In September 2018, the Department of Interior decided to take land held in trust for the Mashpee Wampanoag Nation out of trust — effectively dissolving the reservation.  A bill to restore tribal land and sovereignty passed the House earlier this year but stalled in the Senate.  

Organizers of the National Day of Mourning also use the occasion to organize politically, this year working for bills in the Massachusetts legislature  make a statewide Indigenous Peoples Day, Prohibit the use of Native sports team names and Mascots, Redesign the State Flag & Seal, Support Native Education, and Protect Native Heritage. 

Participants also spoke out about the crisis of missing and murdered indigenous women, as well as government crackdowns on mostly-indigenous migrants from Latin America, and the detentions of children.  People from tribes in New York, Louisiana, Canada, and Mexico spoke out against pipelines, dams, and hydropower stations.

Broader still is the vision of The Red Nation and the Red Deal.

Red Nation was formed in 2014 “to address the marginalization and invisibility of Indigenous struggles within mainstream social justice organizing, and to speak out and strategically fight against the ongoing destruction of Indigenous life and land.”

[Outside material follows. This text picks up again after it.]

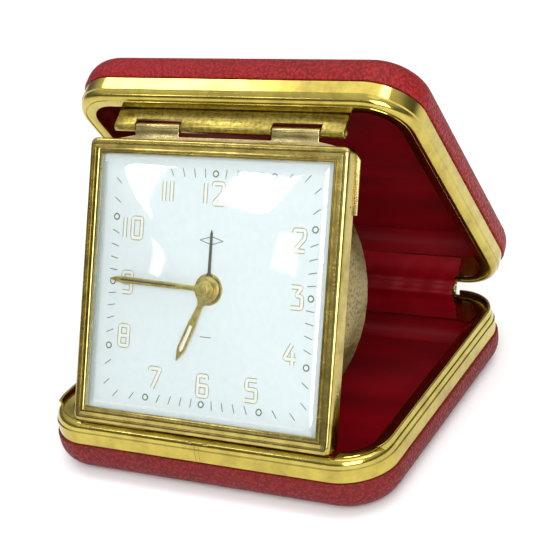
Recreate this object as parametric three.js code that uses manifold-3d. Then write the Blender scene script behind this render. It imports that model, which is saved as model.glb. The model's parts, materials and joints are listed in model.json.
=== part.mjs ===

The Red Deal is, as they put it, “one-part visionary platform, one-part practical toolkit, ”  aiming 

“to build ... movements that can halt climate change and prioritize Indigenous liberation. ... The Red Deal ... emphasizes grassroots movement building and draws from people-power to enact reform.... It is time to reclaim the life and destiny that has been stolen from us and rise up together to confront this challenge and build a world where all life can thrive.”

Check out their plan at  the red nation dot org.   It’s something to be thankful for.